The book I chose is called ‘Elsie Piddock Skips in Her Sleep’. It was written by Eleanor Farjeon and the illustrations are by Charlotte Voake. I first discovered this book when my youngest daughter was six years old and if you know a little girl who is five or six, I can recommend no better gift than this book together with a skipping rope :)

To cut a fairly long story very short and give you the bones of it – which is no way intended as a substitute for reading the real thing – Elsie Piddock lived in Glynde under Caburn. Lots of other girls lived there too, and when she was very tiny, she would hear them skipping outside after school.

“They lived mostly on bread-and-butter, because their mothers were too poor to buy cake.” And this is the rhyme they sang as they skipped. I printed it onto fabric but, unfortunately, it didn’t fit onto my quilt!

When Elsie was three years old she begged for a skipping rope but her mother said she must “Bide a bit til you’re a bigger girl, then you shall have one.” But then her parents heard her skipping in the night with her father’s braces so he made her a baby rope from a cord and she was ‘a born skipper’ and ‘skipped like never so’.

By the time she was seven years old, even the fairies, who skip in the new moon on Mount Caburn, had heard of her.

One night their skipping master, Andy Spandy, sent for her and she went skipping up the hill in her sleep.

After that, for one year, Elsie Piddock went once a month at new moon to Andy Spandy and he taught her all the fairy skipping steps. Then he had taught her all and, as a prize, he licked the handles of her rope and when he gave it back one was made of Sugur Candy and the other of French Almond Rock and he told her, “Though you suck them never so, they will never grow less” and for so long so she was small enough to skip with her baby rope she could skip all the steps he had taught. After that, she could no longer skip the fairy steps but she still skipped better than any mortal.

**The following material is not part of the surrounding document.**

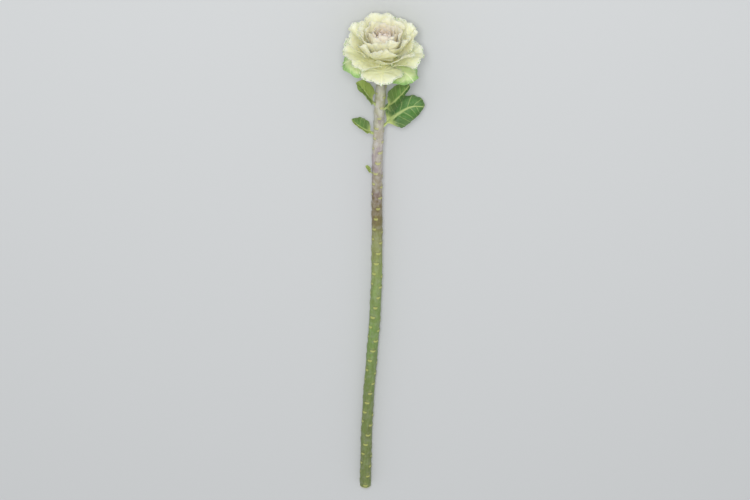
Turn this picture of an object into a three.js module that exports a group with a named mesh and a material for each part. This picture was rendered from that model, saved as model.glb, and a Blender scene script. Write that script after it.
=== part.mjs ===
// One cut stem of ornamental kale, lying on a flat surface: a woody stem with its leaf scars, a head
// of nested white leaves round a closed heart, a collar of green leaves, and small leaves on the neck.
//
// Millimetres. +X runs from the cut end to the head and +Z is up. The origin is under the middle of
// the part, on the surface that it lies on.
//
// The head has a frame of its own: z runs up the head's axis, x points away from the surface, and an
// azimuth turns from x round z. Every head leaf lies in its own layer of one family of nested bowls,
// so that no two leaves meet.
import * as THREE from 'three';

const { degToRad, lerp, clamp, smoothstep } = THREE.MathUtils;

// ---- Driving dimensions ------------------------------------------------------------------------

const STEM = {
  run: 640, // from the cut end to the base of the head, along X
  footRadius: 7.4,
  neckRadius: 6.6,
  footHeight: 7.6, // of the centreline at the cut end, above the surface
  rise: 15, // of the centreline over the whole run
  neckRise: 23, // further rise, nearly all of it in the bend below the head
  neckBend: 9, // how late that bend comes
  bow: 8, // sideways
  sway: 2.2,
  swayTurns: 1.6,
};

const SCAR = {
  pitch: 10, // between one leaf scar and the next, up the stem
  height: 0.9,
  below: 6, // how far the shoulder under a scar reaches
  spread: 38, // degrees
};

// The stem's end inside the head: radius at a height up the head's axis.
const CORE = [
  [6, -4],
  [6, 0],
  [5.4, 6],
  [4, 11],
  [2.2, 16],
  [0.6, 19.5],
];

// Spiral order: each leaf is this far round from the one inside it.
const LEAF_TURN = 137.5;

// The midrib of a head leaf starts at (radius, height) and bends through three angles, in degrees
// above the plane of the head. The rows run from the heart outwards, and layer 1 is the last white leaf.
const LAYERS = [
  { layer: 0.0, radius: 1.3, height: 19.5, length: 23, start: 50, middle: 95, end: 120, halfAngle: 78 },
  { layer: 0.25, radius: 3.1, height: 16.0, length: 30, start: 30, middle: 83, end: 112, halfAngle: 62 },
  { layer: 0.5, radius: 4.9, height: 12.0, length: 41, start: 18, middle: 73, end: 88, halfAngle: 56 },
  { layer: 0.72, radius: 6.3, height: 7.0, length: 49, start: 8, middle: 60, end: 64, halfAngle: 54 },
  { layer: 0.86, radius: 6.8, height: 3.0, length: 49, start: 1, middle: 42, end: 28, halfAngle: 52 },
  { layer: 1.0, radius: 7.1, height: 0.0, length: 47, start: -6, middle: 11, end: -16, halfAngle: 50 },
  { layer: 1.2, radius: 7.3, height: -6.0, length: 45, start: -16, middle: -3, end: -64, halfAngle: 42 },
];

const WHITE_LEAVES = 28;
const COLLAR_LEAVES = 4;
const BASE_WIDTH = 9; // of a head leaf where it joins the core
const LEAF_THICKNESS = 0.7;
const MARGIN_TAPER = 0.5; // how much of its thickness a leaf loses by its margin
const HEAD_SHOULDER = 0.6; // how far a leaf's side rays reach, as a share of its middle one
const NECK_SHOULDER = 0.42;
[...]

And it was Elsie Piddock who began the custom of skipping in the new moon on Mount Caburn, which continued on and on even after Elsie herself had grown up and put by her rope and moved to another village and the stories of her her skipping had become legend…


After a long time, when nobody remembered how the custom had started, another little girl was heard sobbing on Mount Caburn and voice ‘that might have been the voice of a withered leaf’ asked what the matter was.

A new Lord, who had grown rich in trade, had bought the estate. He had raised rents and stolen common rights and had plans drawn up to enclose the top of Caburn so the villagers must always walk the long way round and the little girl was sobbing because there would be no more skipping in the new moon.

The withered voice told her “They are to go to the Lord and tell him he shall have his way and build on Caburn, if he will first take down the fence and let all have ever skipped there skip once again by turns, at the new moon. All, mind you…”

And the papers were drawn up and on the night of the new moon everyone went to the top of Mount Caburn and the skipping began. First the toddlers, the young girls, their mothers, their grandmothers…

And when, at last, it all seemed to be over, the Lord shouted, “Done!”

“No, if you please,” said a gentle withered voice, “it is my turn now.”

It was Elsie Piddock, very old and shrunken small enough to skip again with her baby rope, which had allowed her to suck sweet all her life – even when times were so hard there was not even butter to go with bread, let alone cake. She skipped on and on, skipping all the fairy skips that Andy Spandy had taught her.

All the fairy skips except the last skip. And she has never stopped skipping there since.


When I came to make my quilt, the size of the book/box was a challenge so I began with making Elsie, who is 3 1/2″ high. You can see the steps of her making in The Smallest Doll.

For the background I used a scrap of an old silk skirt (also used for the border of my last Endeavourers quilt) and added some simple hand quilting, the moon and the stars using sewing sewing thread. Then I knitted the grass and stuffed it lightly to make the scene a bit more three dimensional.

Andy, Spandy – the fairies’ skipping master is appliqued and embellished with stitching. Truth be told, I had grander plans but being never home alone and without endless interruption makes it quite hard to get properly immersed in a project!

I hope you enjoyed the story and will look out this lovely book because neither my summary nor quilt go an inch towards conveying the charm of the original.

And, in the meantime, I hope you will pop over to The Endeavourers Blog and visit my fellow Endeavourers, whose quilts are always guaranteed to delight and surprise :)

Janine @ Rainbow Hare

5 thoughts on “Elsie Piddock Skips In Her Sleep

  1. Catherine

    Such tiny details so beautifully captured. This makes me feel like a child again when a really good book becomes more than just words on a page and you are actually living in that world. The excitement of opening up your book and finding that scene inside would be magical!


  2. Flashinscissors

    Well, I’ve never heard this story before! It was lovely!
    Loved all the illustrations and the tale, and the quilt being in a book cover, well that’s ingenious! I liked your stitching of the background for the first doll and the background for the quilt itself! Wonderful!


  3. soma @ whimsandfancies.com

    Setting the scene inside a book (or books ) was brilliant, Janine! I enjoyed reading about Elsie Piddock as much as I enjoyed your interpretation with the beautifully added details. I am sorry that I have not read the book yet and it is now on my shopping list. Thank you!!